Common narratives around spam

Mempool policy is censorship

First of all, it's important to understand that each node runs there own sovereign mempool, there is no such thing as a single mempool, although we often refer to the mempool.
The statement "mempool policy is censorship" implies that any policy applied to your mempool, which temporarily stores unconfirmed transactions in your Bitcoin node before they're added to blocks, is a form of censorship. However, this argument is wrong because mempool and relay are not forced on you by anyone and are not enforced over the whole network under threat; instead, they only allow you to take control over your own mempool and relay policies to prioritize or refuse to store or relay certain types of transactions. This is the opposite of censorship, this is what sovereignty means. This set of rules can be defined through your bitcoin.conf file to describe what a valid transaction is from the point of view of your own mempool.

Policy is everything that is not consensus. Modifying your mempool and relay policies does not go against consensus as you're only affecting what happens before transactions are included in a block. Your node will still receive, record and relay all blocks that are mined by the network and your node will remain within consensus.

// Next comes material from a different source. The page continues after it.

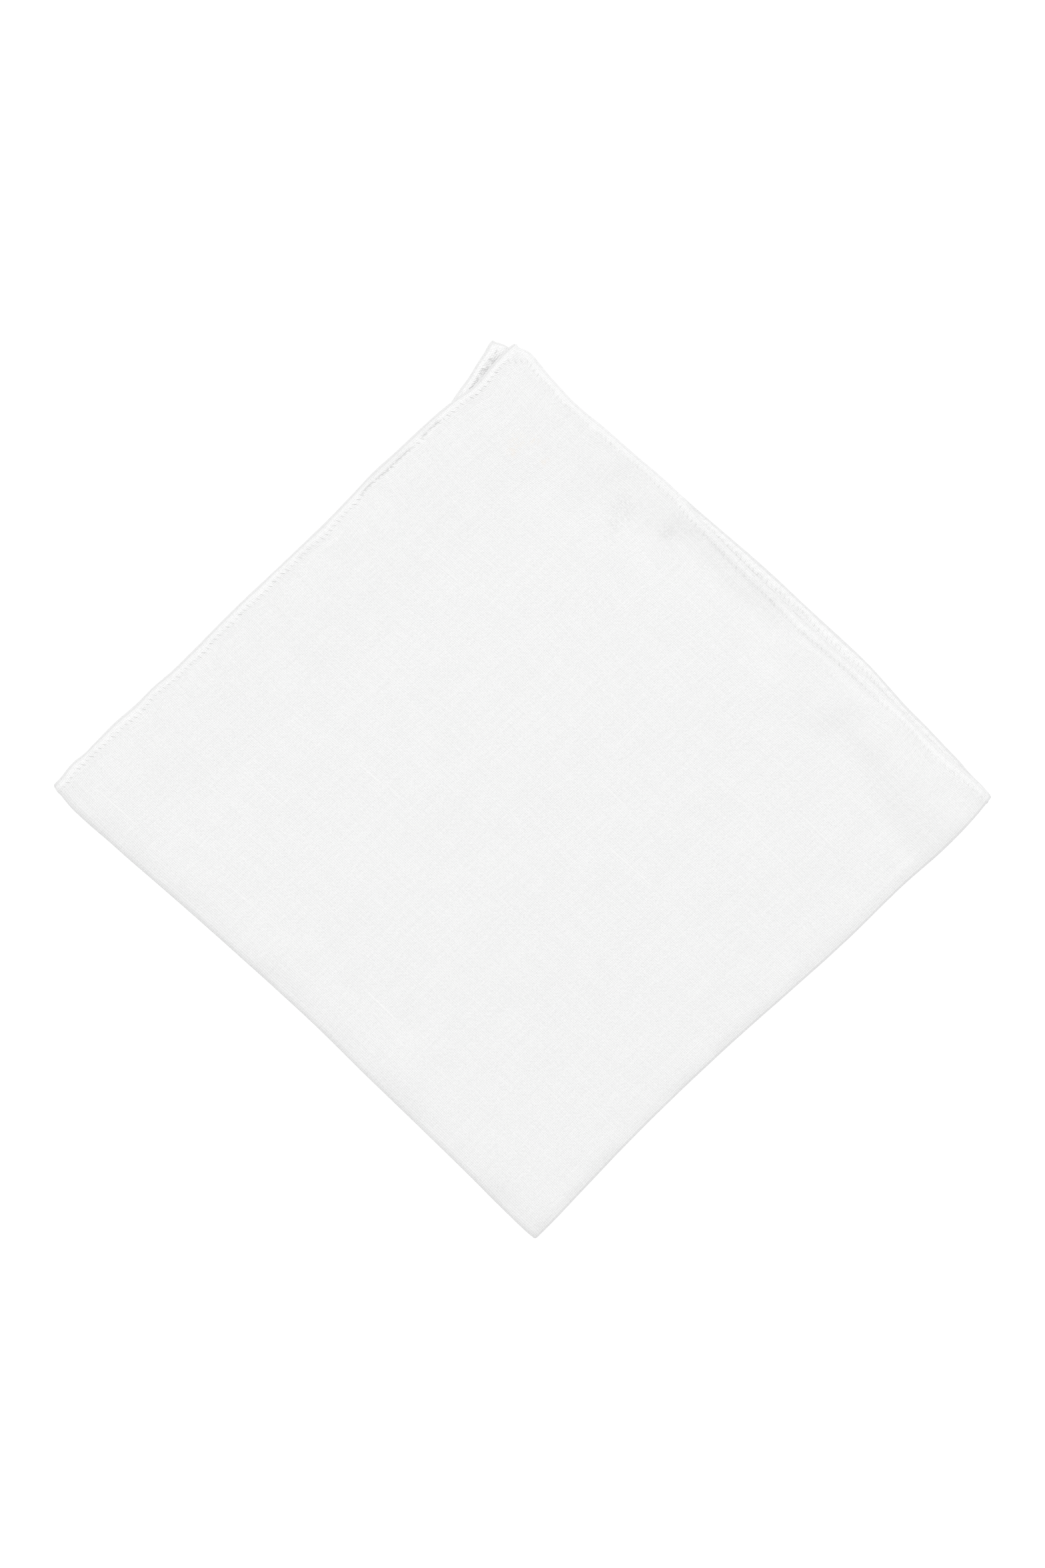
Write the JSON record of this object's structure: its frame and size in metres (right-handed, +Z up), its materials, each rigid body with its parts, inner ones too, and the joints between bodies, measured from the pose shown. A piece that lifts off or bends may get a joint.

Mempool policies are necessary for ensuring efficient and effective usage of the limited resources in the Bitcoin network during periods of high traffic or congestion while also prioritizing critical transaction needs like payments. Nodes are responsible for enforcing their belief of the purpose of the network, these policies are your voice on the network.

Censorship is defined as the suppression of speech, public communication, or other information, and is enforced by a central authority that will rely on violence or punishment to force everyone to delete and suppress said information. In the case of mempool and relay policies, since each actor is free to set their own rules without being forced to apply a specific set of rules (default rules are often kept by most users but that is a different subject), it is thus obvious that these policies are the opposite of censorship.

In the case of spam, refusing to store or relay it with your node can be defined as resource management or moderation, not censorship. Refusing to relay information that is not aligned with that purpose is a form of moderation, the same way an academic journal about physics will refuse a publication submitted about psychology. Publishing it would otherwise inconvenience most of the readers of that journal who are subscribing and reading that journal because they are interested in advancements in physics. The main difference in the case of Bitcoin is that the moderation and its enforcement is decentralized over all nodes through mempool and relay policies.

In addition, other users are not entitled to your node's resources. If you choose to not store or relay some transactions with your node, that is well within your property rights.

Running a node is an active process. You might have been told that if "you're running a node, you're good", that is just the first step. Noderunners must remain ever vigilant and ready to act in case of attack. This is effectively what makes Bitcoin anti-fragile.